GOAL OF THE EXERCISE: Give every entry again, word for word and in full.

Data records
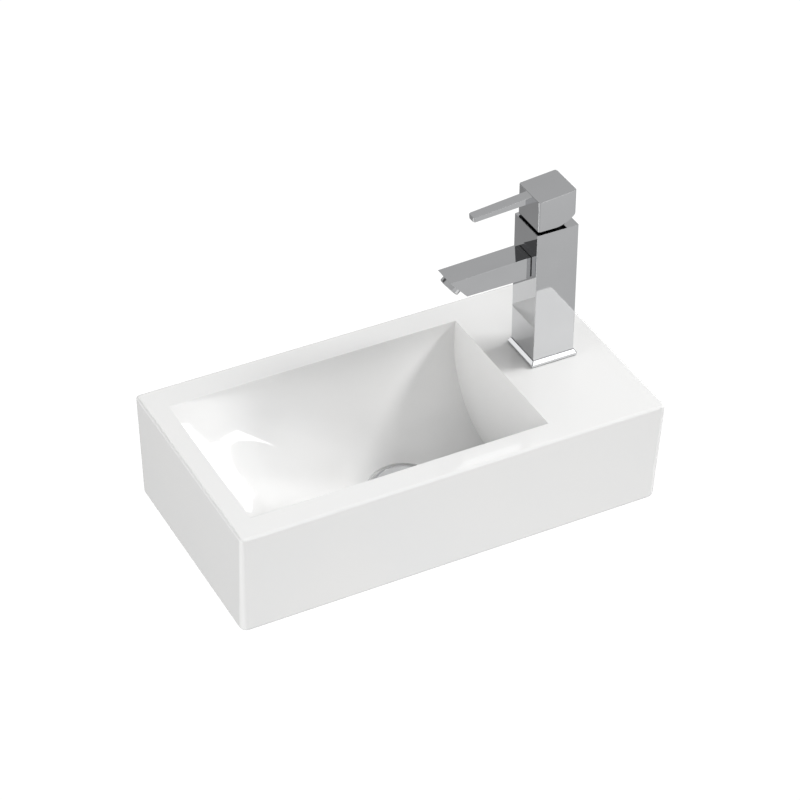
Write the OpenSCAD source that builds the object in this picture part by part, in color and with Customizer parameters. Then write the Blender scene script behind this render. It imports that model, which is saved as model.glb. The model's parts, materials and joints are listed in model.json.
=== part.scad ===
// Small rectangular wall-hung hand basin with a square single-lever mixer tap and a push-to-open waste.
// The back is the plane Y = 0, +Z is up, and the origin is the middle between the two wall-fixing holes.

/* [Basin] */
// Length of the basin, left to right
basin_l = 455; // [420:5:520]
// Depth of the basin, front to back
basin_w = 250; // [235:5:290]
// Height of the basin
basin_h = 120; // [110:2:150]
// How far each end leans in from top to bottom
end_draft = 1; // [0:0.5:4]
// How far the front leans in from top to bottom
front_draft = 8; // [0:1:12]
// Radius of the upright corners at the top
corner_r_top = 4.5; // [4:0.5:10]
// Radius of the upright corners at the bottom
corner_r_bottom = 8; // [6:0.5:14]
// Radius of the top edges
edge_r_top = 3; // [1:0.5:3.5]
// Radius of the bottom edges
edge_r_bottom = 5; // [2:0.5:5.5]
// Thickness of the outer walls
wall = 11; // [9:0.5:13]
// Thickness of the ledge that carries the tap
deck_t = 14; // [10:1:20]

/* [Bowl] */
// Width of the left ledge
ledge_left = 22; // [18:1:30]
// Width of the right ledge, which carries the tap
ledge_right = 117; // [110:1:130]
// Width of the front ledge
ledge_front = 27; // [22:1:34]
// Width of the back ledge
ledge_back = 32; // [28:1:40]
// Depth of the bowl below the ledges
bowl_depth = 92; // [80:1:96]
// Distance of the bowl's deepest line from the back
deep_line = 140; // [130:1:150]
// Lean of the right wall: how far it comes in for each unit of depth
right_lean = 0.15; // [0.05:0.01:0.3]
// Roundness of the front slope, where 2 is an ellipse and more is squarer
front_power = 2.5; // [2:0.1:3]
// Distance of the drain from the left end
drain_from_left = 222; // [200:1:240]
// Distance of the drain from the back
drain_from_back = 143; // [135:1:150]
// Thickness of the bowl's wall
bowl_wall = 11; // [9:0.5:13]
// How far the hollow's ramp starts before the bowl's
ramp_wall = 16.5; // [13:0.5:20]

/* [Fixing holes] */
// Distance between the two wall-fixing holes
fixing_spacing = 200; // [180:5:240]
// Height of the wall-fixing holes above the underside
fixing_h = 60; // [45:1:75]
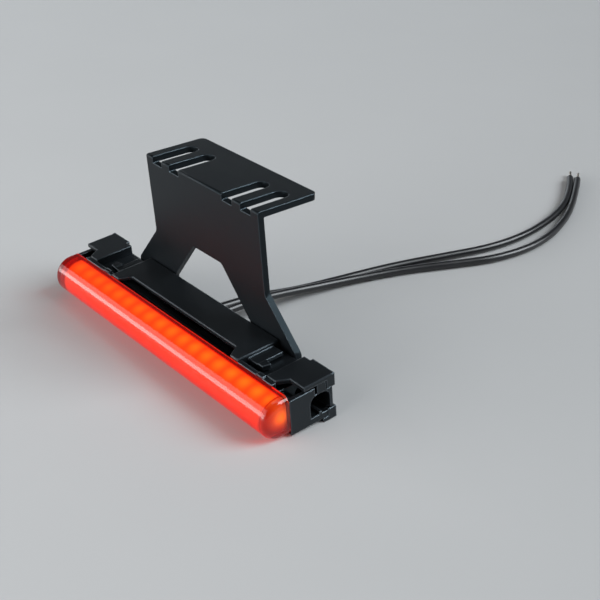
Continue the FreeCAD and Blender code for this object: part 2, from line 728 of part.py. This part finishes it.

RESULT:
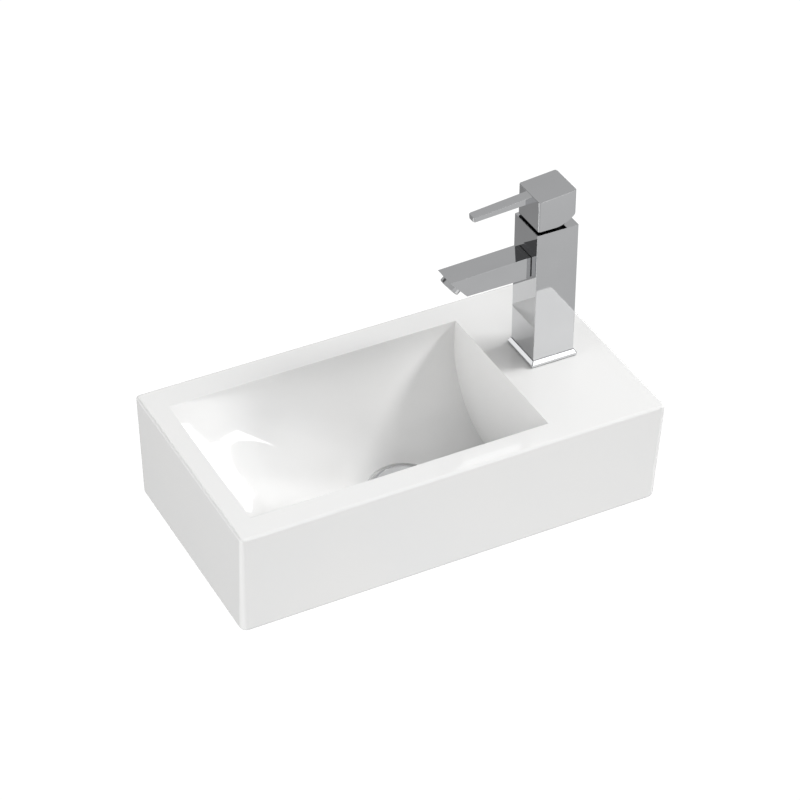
Write the OpenSCAD source that builds the object in this picture part by part, in color and with Customizer parameters. Then write the Blender scene script behind this render. It imports that model, which is saved as model.glb. The model's parts, materials and joints are listed in model.json.
=== part.scad ===
// Small rectangular wall-hung hand basin with a square single-lever mixer tap and a push-to-open waste.
// The back is the plane Y = 0, +Z is up, and the origin is the middle between the two wall-fixing holes.

/* [Basin] */
// Length of the basin, left to right
basin_l = 455; // [420:5:520]
// Depth of the basin, front to back
basin_w = 250; // [235:5:290]
// Height of the basin
basin_h = 120; // [110:2:150]
// How far each end leans in from top to bottom
end_draft = 1; // [0:0.5:4]
// How far the front leans in from top to bottom
front_draft = 8; // [0:1:12]
// Radius of the upright corners at the top
corner_r_top = 4.5; // [4:0.5:10]
// Radius of the upright corners at the bottom
corner_r_bottom = 8; // [6:0.5:14]
// Radius of the top edges
edge_r_top = 3; // [1:0.5:3.5]
// Radius of the bottom edges
edge_r_bottom = 5; // [2:0.5:5.5]
// Thickness of the outer walls
wall = 11; // [9:0.5:13]
// Thickness of the ledge that carries the tap
deck_t = 14; // [10:1:20]

/* [Bowl] */
// Width of the left ledge
ledge_left = 22; // [18:1:30]
// Width of the right ledge, which carries the tap
ledge_right = 117; // [110:1:130]
// Width of the front ledge
ledge_front = 27; // [22:1:34]
// Width of the back ledge
ledge_back = 32; // [28:1:40]
// Depth of the bowl below the ledges
bowl_depth = 92; // [80:1:96]
// Distance of the bowl's deepest line from the back
deep_line = 140; // [130:1:150]
// Lean of the right wall: how far it comes in for each unit of depth
right_lean = 0.15; // [0.05:0.01:0.3]
// Roundness of the front slope, where 2 is an ellipse and more is squarer
front_power = 2.5; // [2:0.1:3]
// Distance of the drain from the left end
drain_from_left = 222; // [200:1:240]
// Distance of the drain from the back
drain_from_back = 143; // [135:1:150]
// Thickness of the bowl's wall
bowl_wall = 11; // [9:0.5:13]
// How far the hollow's ramp starts before the bowl's
ramp_wall = 16.5; // [13:0.5:20]

/* [Fixing holes] */
// Distance between the two wall-fixing holes
fixing_spacing = 200; // [180:5:240]
// Height of the wall-fixing holes above the underside
fixing_h = 60; // [45:1:75]
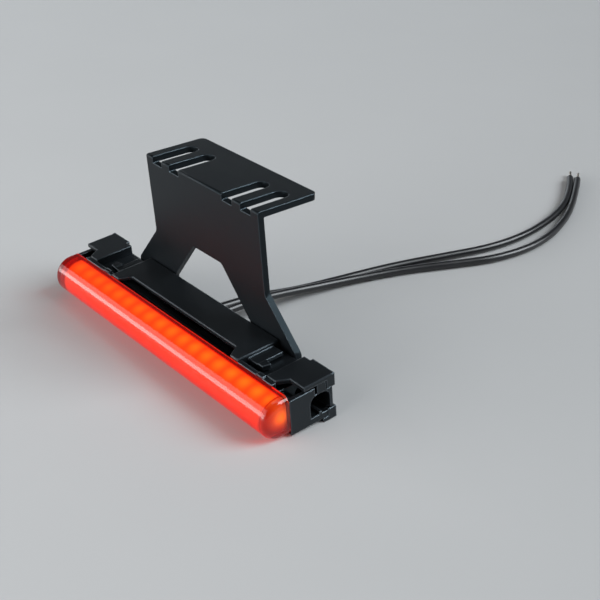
Continue the FreeCAD and Blender code for this object: part 2, from line 728 of part.py. This part finishes it.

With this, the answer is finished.